Mi presentavo per quello che sono, una ricercatrice, interessata ad ascoltare il loro punto di vista. E devo dire che mi accettavano, si sono sempre comportati con rispetto. I miei genitori sono cresciuti in Iraq, dunque ho il vantaggio di conoscere i “codici” della cultura islamica. E loro se ne rendevano conto. Un esponente di primo piano dell’ala politica di Hamas, addirittura mi ha detto che avrebbe voluto per sua figlia una carriera come la mia.

Che cosa intende?

Gli avevo domandato che cosa avrebbe fatto se suo figlio o sua figlia avesse deciso di diventare un kamikaze. Mi ha risposto che non l’avrebbe permesso, non avrebbe consentito loro nemmeno di partecipare a una dimostrazione. “Non è il loro compito. Loro devono studiare. E avere una buona professione. Proprio come te”, mi ha detto.

E con Ahmed Yassin di che cosa avete parlato nelle vostre conversazioni?

Ci siamo concentrati sulla questione del genere. Insisteva molto nel contestare quello che definiva “il concetto occidentale di uguaglianza”. Sosteneva che l’islam riconosce dei diritti alle donne e che queste devono avere una forma di giustizia, rifiutava, però, la parità.

Che cosa spinge un ragazzo, spesso molto giovane, a diventare un miliziano di Hamas?

Hamas cerca di “educare” ogni bambino della Striscia, fin dai primissimi anni di vita, affinché diventi uno “shahid”, in arabo “martire”, ma qui si intende attentatore suicida o destinato a missioni suicide. Nelle scuole, nelle moschee, ai ragazzini viene “venduta” la promessa di una vita migliore dopo la morte «combattendo contro gli ebrei e gli infedeli». La futura esistenza ultraterrena viene descritta fin nei minimi dettagli. Chi cresce in questo modo, finisce per desiderare quel tipo di morte, al più presto. Da qui è nato il massacro del 7 ottobre. Personalmente, non mi aspettavo tanta efferatezza. So, però, che l’ideologia di Hamas presuppone la disumanizzazione di chiunque sia diverso. Questa non è cambiata nel tempo, è solo diventata sempre più estrema e feroce.

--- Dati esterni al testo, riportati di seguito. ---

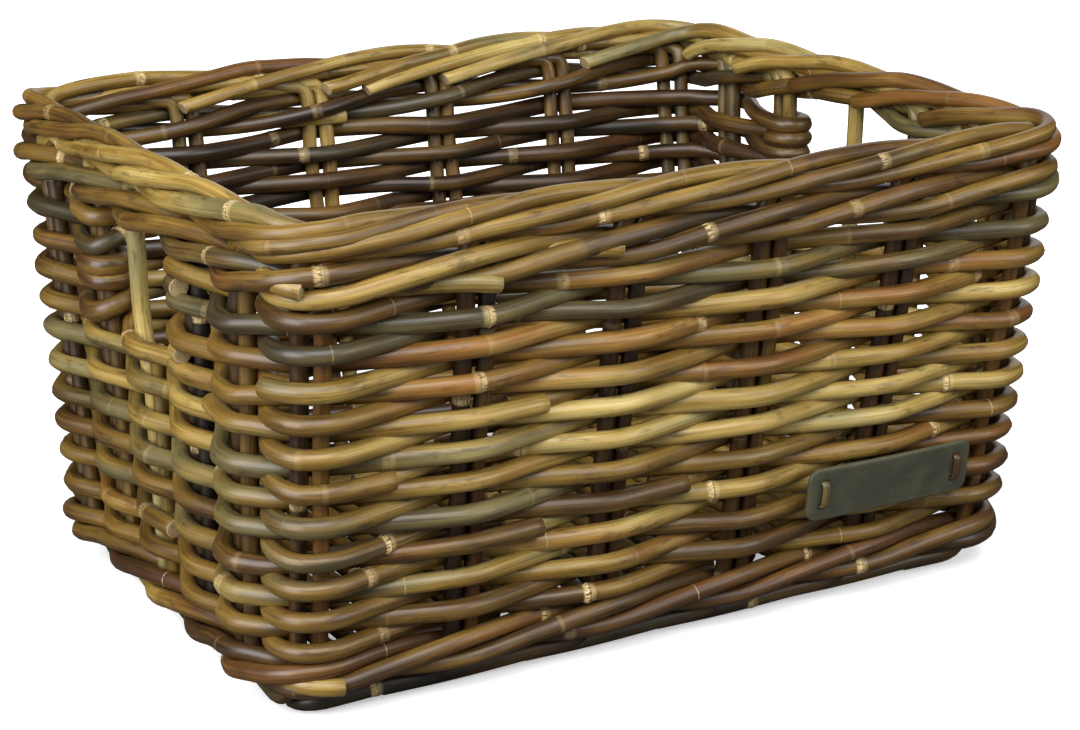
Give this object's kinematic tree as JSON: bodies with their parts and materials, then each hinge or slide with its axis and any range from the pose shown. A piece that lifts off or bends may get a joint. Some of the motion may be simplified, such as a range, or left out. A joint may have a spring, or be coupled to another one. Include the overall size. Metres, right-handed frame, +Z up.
{
  "type": "crate basket",
  "caption": "Rectangular open-top crate basket woven from thick cane, with flared walls, waled edges, a rope border, a hand opening in each end wall and a bare leather label.",
  "frame": {"origin": "centre of the basket's outline on the plane it stands on", "axes": "+X along the long walls, to the right when the labelled wall is seen from outside; +Y from the labelled wall to the plain long wall; +Z up"},
  "size_m": [0.418, 0.3438, 0.232],
  "materials": {
    "stake_cane": "gloss varnish",
    "weaver_cane": "gloss varnish",
    "wale_cane": "gloss varnish",
    "base_cane": "gloss varnish",
    "label_leather": "matt",
    "tie_cane": "satin"
  },
  "bodies": {
    "root": {"stake_front_1": "stake_cane", "stake_front_2": "stake_cane", "stake_front_3": "stake_cane", "stake_front_4": "stake_cane", "stake_front_5": "stake_cane", "stake_front_6": "stake_cane", "stake_right_1": "stake_cane", "stake_right_2": "stake_cane", "stake_right_3": "stake_cane", "stake_right_4": "stake_cane", "stake_right_5": "stake_cane", "stake_back_1": "stake_cane", "stake_back_2": "stake_cane", "stake_back_3": "stake_cane", "stake_back_4": "stake_cane", "stake_back_5": "stake_cane", "stake_back_6": "stake_cane", "stake_left_1": "stake_cane", "stake_left_2": "stake_cane", "stake_left_3": "stake_cane", "stake_left_4": "stake_cane", "stake_left_5": "stake_cane", "course_01": "weaver_cane", "course_02": "weaver_cane", "course_03": "weaver_cane", "course_04": "weaver_cane", "course_05": "weaver_cane", "course_06": "weaver_cane", "course_07": "weaver_cane", "course_08": "weaver_cane", "course_09": "weaver_cane", "course_10": "weaver_cane", "course_11": "weaver_cane", "course_12": "weaver_cane", "course_13": "weaver_cane", "course_14": "weaver_cane", "handle_weaver_front_1": "weaver_cane", "handle_weaver_front_2": "weaver_cane", "handle_weaver_front_3": "weaver_cane", "handle_weaver_front_4": "weaver_cane", "handle_weaver_back_1": "weaver_cane", "handle_weaver_back_2": "weaver_cane", "handle_weaver_back_3": "weaver_cane", "handle_weaver_back_4": "weaver_cane", "bottom_wale_1": "wale_cane", "bottom_wale_2": "wale_cane", "bottom_wale_3": "wale_cane", "top_wale_1": "wale_cane", "top_wale_2": "wale_cane", "top_wale_3": "wale_cane", "base_hoop": "base_cane", "base_stick_1": "base_cane", "base_stick_2": "base_cane", "base_stick_3": "base_cane", "base_stick_4": "base_cane", "base_weaver": "base_cane", "label_plate": "label_leather", "label_loop_left": "tie_cane", "label_loop_right": "tie_cane"}
  },
  "joints": []
}
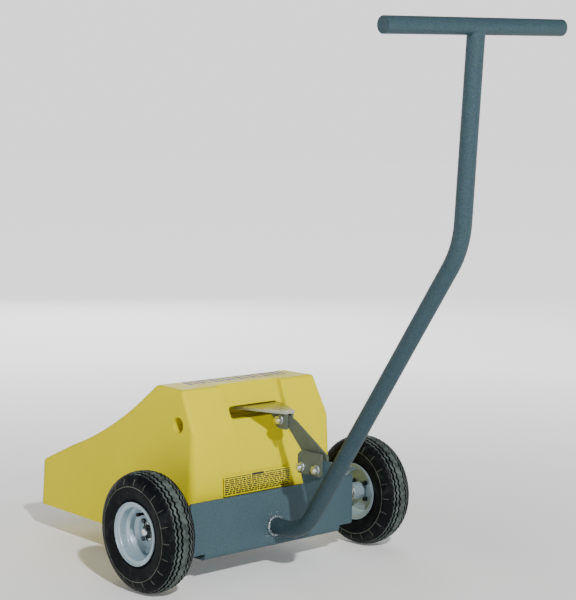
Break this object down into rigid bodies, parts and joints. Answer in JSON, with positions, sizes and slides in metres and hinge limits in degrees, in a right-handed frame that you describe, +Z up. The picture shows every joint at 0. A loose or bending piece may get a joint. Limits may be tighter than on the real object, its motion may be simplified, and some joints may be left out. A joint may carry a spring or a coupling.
{
  "type": "wheel chock dolly",
  "caption": "Moulded wedge wheel chock carried on a two-wheeled steel dolly with a bent tube handle, a cross grip and a pivoting latch hook.",
  "frame": {"origin": "floor level under the middle of the outline, on the centre line of the dolly", "axes": "+X right, +Y towards the chock's low nose, +Z up; the wheels' axle runs along X"},
  "size_m": [0.728, 1.2325, 1.2033],
  "materials": {
    "chock_yellow": "semi-gloss moulded plastic",
    "label_film": "printed film",
    "carrier_paint": "hammered grey powder coat",
    "zinc_steel": "bright zinc plate",
    "rim_steel": "silver lacquered pressed steel",
    "tyre_rubber": "black rubber, dusty",
    "tube_rubber": "black rubber",
    "black_plastic": "moulded"
  },
  "bodies": {
    "cart": {"carrier_plate": "carrier_paint", "tube_lug": "carrier_paint", "handle_tube": "carrier_paint", "cross_grip": "carrier_paint", "axle_bracket_left": "carrier_paint", "axle_bracket_right": "carrier_paint", "spindle_left": "zinc_steel", "spindle_right": "zinc_steel", "axle_spacer_left": "zinc_steel", "axle_spacer_right": "zinc_steel", "axle_washer_left": "zinc_steel", "axle_washer_right": "zinc_steel", "cotter_pin_left": "zinc_steel", "cotter_pin_right": "zinc_steel", "grip_cap_left": "carrier_paint", "grip_cap_right": "carrier_paint"},
    "wheel_left": {"tyre_left": "tyre_rubber", "inner_tube_left": "tube_rubber", "rim_outer_left": "rim_steel", "rim_inner_left": "rim_steel", "hub_left": "rim_steel", "bearing_outer_left": "zinc_steel", "bearing_inner_left": "zinc_steel", "rim_bolts_left": "zinc_steel", "rim_nuts_left": "zinc_steel", "valve_stem_left": "tube_rubber", "valve_cap_left": "black_plastic"},
    "wheel_right": {"tyre_right": "tyre_rubber", "inner_tube_right": "tube_rubber", "rim_outer_right": "rim_steel", "rim_inner_right": "rim_steel", "hub_right": "rim_steel", "bearing_outer_right": "zinc_steel", "bearing_inner_right": "zinc_steel", "rim_bolts_right": "zinc_steel", "rim_nuts_right": "zinc_steel", "valve_stem_right": "tube_rubber", "valve_cap_right": "black_plastic"},
    "link": {"link_arm": "carrier_paint", "link_cheek": "carrier_paint", "link_spacer": "zinc_steel", "link_washers": "zinc_steel", "pivot_bolt": "zinc_steel", "pivot_nut": "zinc_steel", "tie_bolt": "zinc_steel", "tie_nut": "zinc_steel"},
    "hook": {"hook_plate": "carrier_paint", "hook_lug_left": "carrier_paint", "hook_lug_right": "carrier_paint", "hook_bolt": "zinc_steel", "hook_nut": "zinc_steel", "hook_washers": "zinc_steel"},
    "chock": {"wedge_body": "chock_yellow", "rating_label": "label_film"}
  },
  "joints": [
    {"name": "wheel_left_spin", "type": "hinge", "parent": "cart", "child": "wheel_left", "pos_m": [-0.324, 0.01326, 0.13], "axis": [1, 0, 0], "continuous": true},
    {"name": "wheel_right_spin", "type": "hinge", "parent": "cart", "child": "wheel_right", "pos_m": [0.324, 0.01326, 0.13], "axis": [1, 0, 0], "continuous": true},
    {"name": "link_pivot", "type": "hinge", "parent": "cart", "child": "link", "pos_m": [0, -0.17274, 0.251], "axis": [1, 0, 0], "range_deg": [0, 45]},
    {"name": "hook_pivot", "type": "hinge", "parent": "link", "child": "hook", "pos_m": [0.008, -0.04674, 0.342], "axis": [1, 0, 0], "range_deg": [-103, 0]},
    {"name": "chock_slide", "type": "slide", "parent": "cart", "child": "chock", "axis": [0, 1, 0], "range_m": [0, 0.25]}
  ],
  "couplings": [
    {"joint": "hook_pivot", "follows": "link_pivot", "ratio": -2.27}
  ]
}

Lei ha intervistato anche molte donne di Hamas. Vale anche per loro?

Per le donne è differente. In genere, tante aderiscono ad Hamas per riparare un “danno” inflitto all’”onore” del gruppo familiare da loro stesse o da qualche altro parente. Ad esempio, quando c’è il sospetto che la ragazza in questione abbia avuto una “relazione sentimentale illecita”. O quando un esponente della famiglia ha collaborato con Israele. In quel caso, la loro militanza e morte diviene una sorta di “espiazione” agli occhi della società.

Alla luce della sua esperienza, crede che Hamas possa essere sconfitto militarmente?

Con le armi si possono distruggere le infrastrutture di Hamas, la logistica e molti dei loro comandanti. Temo, però, che la sua ideologia sopravviverà. Al momento, però, non vedo alternative per Israele al conflitto.